Le droit à l’eau implique que l’accès à une eau potable soit abordable pour tous. Un consensus existe en France et dans les pays de l’OCDE considérant que le prix de l’eau devient inabordable lorsque cette facture dépasse 3 % des revenus effectifs du ménage. Cependant, en France plus d’un million de ménages ont du mal à payer leurs factures d’eau : 1 210 000 locataires sont en situation d’impayés de loyers ou de charges (ENL 2013, calculs FAP). Les personnes qui voient leur facture d’eau dépasser ces 3% sont surtout des personnes sans emploi, des personnes seules, des retraités et des consommateurs usagers d’eau en milieu rural. Pour ces derniers, la mise en conformité des installations d’assainissement autonome soumis à la réglementation de l’Assainissement Non Collectif est aussi un sujet complexe. Cette mise en conformité reste à ce jour à la charge de chaque foyer (entre 5000€ à 15000€) et de nombreux ménages sont en grande difficulté pour la financer, alors même qu’ils payent déjà dans le cadre de leur facture d’eau une part concernant l’assainissement des eaux consommées.

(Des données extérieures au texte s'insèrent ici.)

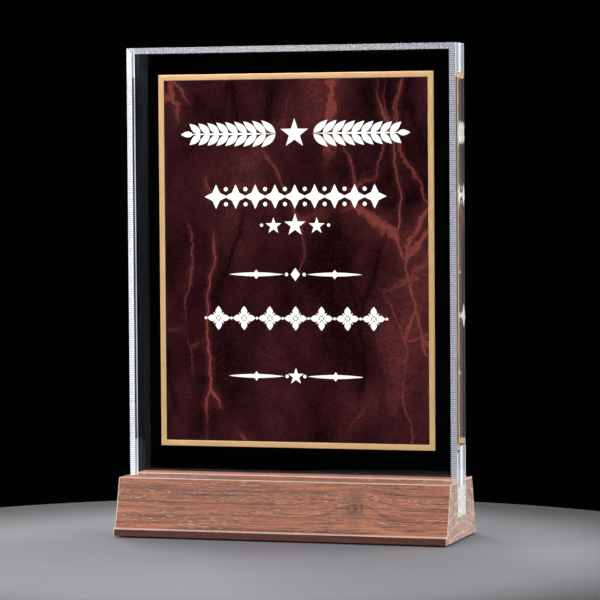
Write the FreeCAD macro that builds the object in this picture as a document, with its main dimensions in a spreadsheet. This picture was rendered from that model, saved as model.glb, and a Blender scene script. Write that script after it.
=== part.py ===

Les Outre-Mer : une situation aggravée

Un rapport de 2013 du Conseil Général de l’Environnement et du Développement Durable relatif à l’évaluation de la politique de l’eau a constaté que « les DOM sont confrontés à quarante ans de retard dans la mise en œuvre de la politique de l’eau ». Les territoires français ultramarins sont particulièrement sensibles à l’enjeu de la continuité du service d’approvisionnement en eau potable et les problèmes d’accès à l’eau potable et l’assainissement y sont réellement problématiques : en Guyane, 6% n’a pas un accès adéquat et facilité à des toilettes hygiéniques (JMP 2017) et au moins 15% de la population n’est pas desservie par les réseaux publics d’eau potable et à Mayotte, 22% de la population n’a pas l’eau courante, 59% n’a pas de toilettes à l’intérieur du logement (Rapport d’inspection générale CGEDD – CGAAER relatif aux DOM, juin 2015).

Des leviers d’action existent pour atteindre un droit à l’eau et à l’assainissement pour tous!

Face à cette situation, il est urgent que la France intègre dans son droit interne la reconnaissance formelle des droits humains à l’eau et à l’assainissement, au sens donné par les Nations Unies. Cette reconnaissance doit s’accompagner de mesures permettant une mise en œuvre effective de l’accès aux services d’eau et d’assainissement pour tous, telles que :

  1.  la généralisation de la tarification sociale de l’eau pour les ménages ayant des difficultés à payer leurs factures d’eau et d’assainissement ;
  2.  l’installation de points d’eau potable et de toilettes publiques répartis de façon équilibrée sur le territoire des communes et destinés à un accès public, gratuit et non discriminatoire, en vue d’assurer la salubrité publique et la dignité de tous ;
  3.  l’établissement de lignes budgétaires spécifiques, au sein des collectivités territoriales, destinées à remédier aux inégalités en matière d’accès à l’eau et à l’assainissement pour les personnes sans accès physique permanent aux services ;
  4.  la garantie d’un cadre juridique et institutionnel permettant un accès à la justice sans discrimination, en cas de violation des droits humains à l’eau et à l’assainissement.

Quel rôle des députés européens pour atteindre un droit à l’eau et à l’assainissement pour tous?

Le niveau normatif européen est crucial car il implique une transcription des directives dans le droit interne des pays membres.

La législation et les politiques de l’UE en matière d’eau, y compris la directive-cadre sur l’eau, la directive sur le traitement de l’eau dans les villes, la directive sur l’eau potable et le nouveau projet de directive sur réutilisation de l’eau, sont parmi les plus ambitieux de la législation sur l’eau dans le monde. Ils constituent un tremplin réglementaire exemplaire pour atteindre les ODD au sein de l’UE. Certains éléments de cette politique en matière d’eau sont en cours d’évaluation et de révision.

C’est pourquoi la campagne StandUp4Water appelle les candidats aux élections pour le Parlement européen à s’engager pour faire de l’eau une priorité de l’agenda politique de l’UE et à promouvoir une législation européenne ambitieuse pour l’eau et l’assainissement, notamment en s’assurant que, dans le processus actuel d’évaluation et de révision des directives de l’UE sur l’eau, les exigences de normes soient maintenues et que les dispositions adoptées soient conformes à l’Agenda 2030.